**SUPPLIED INFORMATION**.
::::
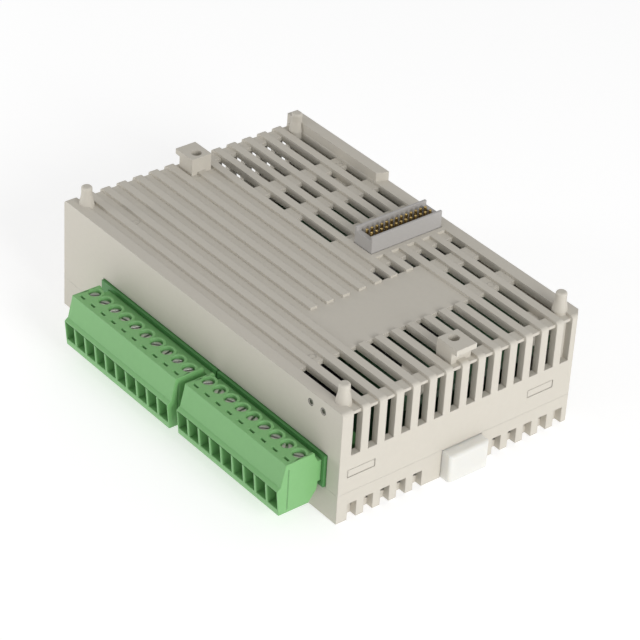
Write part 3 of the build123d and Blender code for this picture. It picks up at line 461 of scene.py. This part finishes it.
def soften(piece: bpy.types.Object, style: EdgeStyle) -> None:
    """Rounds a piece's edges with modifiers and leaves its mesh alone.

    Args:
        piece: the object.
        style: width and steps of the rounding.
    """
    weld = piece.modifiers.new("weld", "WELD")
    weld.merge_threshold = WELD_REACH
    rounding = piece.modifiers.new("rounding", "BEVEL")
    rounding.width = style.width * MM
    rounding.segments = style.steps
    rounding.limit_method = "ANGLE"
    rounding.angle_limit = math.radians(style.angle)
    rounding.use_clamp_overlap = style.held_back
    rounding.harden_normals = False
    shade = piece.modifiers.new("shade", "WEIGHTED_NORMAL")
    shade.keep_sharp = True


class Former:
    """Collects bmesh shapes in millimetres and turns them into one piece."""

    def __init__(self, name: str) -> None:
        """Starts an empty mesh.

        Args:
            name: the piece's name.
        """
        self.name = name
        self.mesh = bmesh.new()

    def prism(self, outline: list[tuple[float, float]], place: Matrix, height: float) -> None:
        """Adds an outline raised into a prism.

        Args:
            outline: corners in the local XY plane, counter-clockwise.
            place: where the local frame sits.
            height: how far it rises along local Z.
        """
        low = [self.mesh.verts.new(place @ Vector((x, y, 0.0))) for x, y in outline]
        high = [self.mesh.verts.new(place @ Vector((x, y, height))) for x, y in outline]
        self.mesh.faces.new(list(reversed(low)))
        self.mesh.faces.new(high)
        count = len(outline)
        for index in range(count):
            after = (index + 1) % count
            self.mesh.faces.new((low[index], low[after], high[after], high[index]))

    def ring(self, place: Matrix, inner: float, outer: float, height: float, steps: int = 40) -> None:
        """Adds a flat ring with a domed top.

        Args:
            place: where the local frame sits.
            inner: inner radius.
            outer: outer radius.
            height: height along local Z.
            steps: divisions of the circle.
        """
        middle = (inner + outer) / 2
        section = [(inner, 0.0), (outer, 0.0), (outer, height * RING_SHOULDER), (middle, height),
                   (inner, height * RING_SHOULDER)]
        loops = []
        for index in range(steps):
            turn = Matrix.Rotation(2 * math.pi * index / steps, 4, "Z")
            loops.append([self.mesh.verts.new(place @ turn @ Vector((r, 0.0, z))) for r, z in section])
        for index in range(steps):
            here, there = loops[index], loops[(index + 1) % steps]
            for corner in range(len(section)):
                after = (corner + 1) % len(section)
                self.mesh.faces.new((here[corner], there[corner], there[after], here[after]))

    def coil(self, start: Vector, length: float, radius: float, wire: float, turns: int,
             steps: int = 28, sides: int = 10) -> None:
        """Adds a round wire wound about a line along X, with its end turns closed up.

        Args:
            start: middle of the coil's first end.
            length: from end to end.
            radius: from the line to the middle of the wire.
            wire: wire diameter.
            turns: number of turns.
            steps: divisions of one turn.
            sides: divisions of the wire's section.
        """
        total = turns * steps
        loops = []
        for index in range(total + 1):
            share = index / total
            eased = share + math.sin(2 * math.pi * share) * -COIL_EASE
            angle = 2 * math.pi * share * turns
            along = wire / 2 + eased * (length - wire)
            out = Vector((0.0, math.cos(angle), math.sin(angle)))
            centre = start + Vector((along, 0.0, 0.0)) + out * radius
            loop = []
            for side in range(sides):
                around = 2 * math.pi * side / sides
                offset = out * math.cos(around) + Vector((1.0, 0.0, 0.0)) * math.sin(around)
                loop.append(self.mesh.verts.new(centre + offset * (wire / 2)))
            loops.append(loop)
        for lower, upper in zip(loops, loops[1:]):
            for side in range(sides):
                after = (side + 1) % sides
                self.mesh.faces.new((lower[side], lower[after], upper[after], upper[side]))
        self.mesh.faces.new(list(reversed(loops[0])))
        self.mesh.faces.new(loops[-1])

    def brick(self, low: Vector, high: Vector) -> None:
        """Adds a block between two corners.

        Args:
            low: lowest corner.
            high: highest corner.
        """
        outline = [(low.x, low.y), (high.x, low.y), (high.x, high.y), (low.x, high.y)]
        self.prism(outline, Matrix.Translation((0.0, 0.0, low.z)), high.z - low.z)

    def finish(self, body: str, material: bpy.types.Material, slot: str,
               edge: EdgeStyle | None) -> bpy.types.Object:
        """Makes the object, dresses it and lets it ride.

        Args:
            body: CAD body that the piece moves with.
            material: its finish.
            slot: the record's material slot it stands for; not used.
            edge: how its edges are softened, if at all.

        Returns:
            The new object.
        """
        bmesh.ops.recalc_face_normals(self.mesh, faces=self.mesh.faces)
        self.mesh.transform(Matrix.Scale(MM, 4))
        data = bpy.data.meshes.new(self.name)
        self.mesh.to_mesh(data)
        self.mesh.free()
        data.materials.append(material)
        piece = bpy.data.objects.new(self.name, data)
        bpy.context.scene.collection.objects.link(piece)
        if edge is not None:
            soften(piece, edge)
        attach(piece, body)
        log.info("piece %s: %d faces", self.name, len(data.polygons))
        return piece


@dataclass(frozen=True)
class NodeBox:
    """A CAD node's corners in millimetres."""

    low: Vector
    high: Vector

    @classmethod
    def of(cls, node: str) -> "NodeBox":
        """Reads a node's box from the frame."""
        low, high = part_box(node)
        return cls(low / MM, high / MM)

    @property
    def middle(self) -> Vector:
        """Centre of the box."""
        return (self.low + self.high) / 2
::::
**THE PROBLEM**. Without changing a word, restate the whole listing.

**TASK RESULT**.
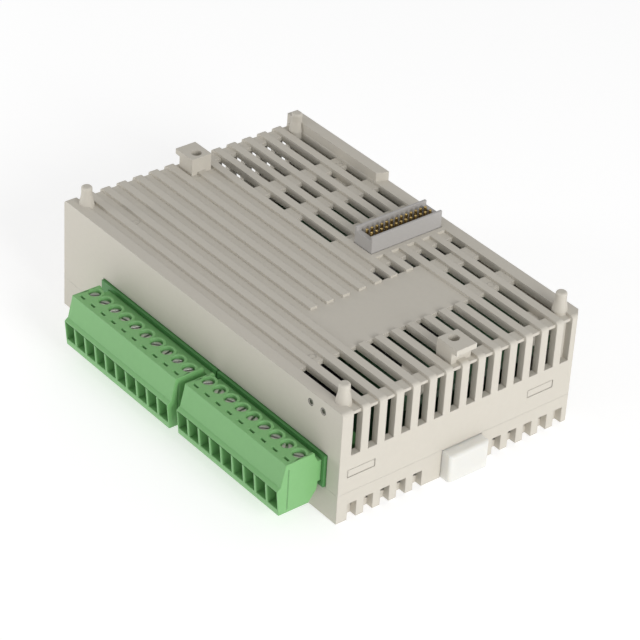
Write part 3 of the build123d and Blender code for this picture. It picks up at line 461 of scene.py. This part finishes it.
def soften(piece: bpy.types.Object, style: EdgeStyle) -> None:
    """Rounds a piece's edges with modifiers and leaves its mesh alone.

    Args:
        piece: the object.
        style: width and steps of the rounding.
    """
    weld = piece.modifiers.new("weld", "WELD")
    weld.merge_threshold = WELD_REACH
    rounding = piece.modifiers.new("rounding", "BEVEL")
    rounding.width = style.width * MM
    rounding.segments = style.steps
    rounding.limit_method = "ANGLE"
    rounding.angle_limit = math.radians(style.angle)
    rounding.use_clamp_overlap = style.held_back
    rounding.harden_normals = False
    shade = piece.modifiers.new("shade", "WEIGHTED_NORMAL")
    shade.keep_sharp = True


class Former:
    """Collects bmesh shapes in millimetres and turns them into one piece."""

    def __init__(self, name: str) -> None:
        """Starts an empty mesh.

        Args:
            name: the piece's name.
        """
        self.name = name
        self.mesh = bmesh.new()

    def prism(self, outline: list[tuple[float, float]], place: Matrix, height: float) -> None:
        """Adds an outline raised into a prism.

        Args:
            outline: corners in the local XY plane, counter-clockwise.
            place: where the local frame sits.
            height: how far it rises along local Z.
        """
        low = [self.mesh.verts.new(place @ Vector((x, y, 0.0))) for x, y in outline]
        high = [self.mesh.verts.new(place @ Vector((x, y, height))) for x, y in outline]
        self.mesh.faces.new(list(reversed(low)))
        self.mesh.faces.new(high)
        count = len(outline)
        for index in range(count):
            after = (index + 1) % count
            self.mesh.faces.new((low[index], low[after], high[after], high[index]))

    def ring(self, place: Matrix, inner: float, outer: float, height: float, steps: int = 40) -> None:
        """Adds a flat ring with a domed top.

        Args:
            place: where the local frame sits.
            inner: inner radius.
            outer: outer radius.
            height: height along local Z.
            steps: divisions of the circle.
        """
        middle = (inner + outer) / 2
        section = [(inner, 0.0), (outer, 0.0), (outer, height * RING_SHOULDER), (middle, height),
                   (inner, height * RING_SHOULDER)]
        loops = []
        for index in range(steps):
            turn = Matrix.Rotation(2 * math.pi * index / steps, 4, "Z")
            loops.append([self.mesh.verts.new(place @ turn @ Vector((r, 0.0, z))) for r, z in section])
        for index in range(steps):
            here, there = loops[index], loops[(index + 1) % steps]
            for corner in range(len(section)):
                after = (corner + 1) % len(section)
                self.mesh.faces.new((here[corner], there[corner], there[after], here[after]))

    def coil(self, start: Vector, length: float, radius: float, wire: float, turns: int,
             steps: int = 28, sides: int = 10) -> None:
        """Adds a round wire wound about a line along X, with its end turns closed up.

        Args:
            start: middle of the coil's first end.
            length: from end to end.
            radius: from the line to the middle of the wire.
            wire: wire diameter.
            turns: number of turns.
            steps: divisions of one turn.
            sides: divisions of the wire's section.
        """
        total = turns * steps
        loops = []
        for index in range(total + 1):
            share = index / total
            eased = share + math.sin(2 * math.pi * share) * -COIL_EASE
            angle = 2 * math.pi * share * turns
            along = wire / 2 + eased * (length - wire)
            out = Vector((0.0, math.cos(angle), math.sin(angle)))
            centre = start + Vector((along, 0.0, 0.0)) + out * radius
            loop = []
            for side in range(sides):
                around = 2 * math.pi * side / sides
                offset = out * math.cos(around) + Vector((1.0, 0.0, 0.0)) * math.sin(around)
                loop.append(self.mesh.verts.new(centre + offset * (wire / 2)))
            loops.append(loop)
        for lower, upper in zip(loops, loops[1:]):
            for side in range(sides):
                after = (side + 1) % sides
                self.mesh.faces.new((lower[side], lower[after], upper[after], upper[side]))
        self.mesh.faces.new(list(reversed(loops[0])))
        self.mesh.faces.new(loops[-1])

    def brick(self, low: Vector, high: Vector) -> None:
        """Adds a block between two corners.

        Args:
            low: lowest corner.
            high: highest corner.
        """
        outline = [(low.x, low.y), (high.x, low.y), (high.x, high.y), (low.x, high.y)]
        self.prism(outline, Matrix.Translation((0.0, 0.0, low.z)), high.z - low.z)

    def finish(self, body: str, material: bpy.types.Material, slot: str,
               edge: EdgeStyle | None) -> bpy.types.Object:
        """Makes the object, dresses it and lets it ride.

        Args:
            body: CAD body that the piece moves with.
            material: its finish.
            slot: the record's material slot it stands for; not used.
            edge: how its edges are softened, if at all.

        Returns:
            The new object.
        """
        bmesh.ops.recalc_face_normals(self.mesh, faces=self.mesh.faces)
        self.mesh.transform(Matrix.Scale(MM, 4))
        data = bpy.data.meshes.new(self.name)
        self.mesh.to_mesh(data)
        self.mesh.free()
        data.materials.append(material)
        piece = bpy.data.objects.new(self.name, data)
        bpy.context.scene.collection.objects.link(piece)
        if edge is not None:
            soften(piece, edge)
        attach(piece, body)
        log.info("piece %s: %d faces", self.name, len(data.polygons))
        return piece


@dataclass(frozen=True)
class NodeBox:
    """A CAD node's corners in millimetres."""

    low: Vector
    high: Vector

    @classmethod
    def of(cls, node: str) -> "NodeBox":
        """Reads a node's box from the frame."""
        low, high = part_box(node)
        return cls(low / MM, high / MM)

    @property
    def middle(self) -> Vector:
        """Centre of the box."""
        return (self.low + self.high) / 2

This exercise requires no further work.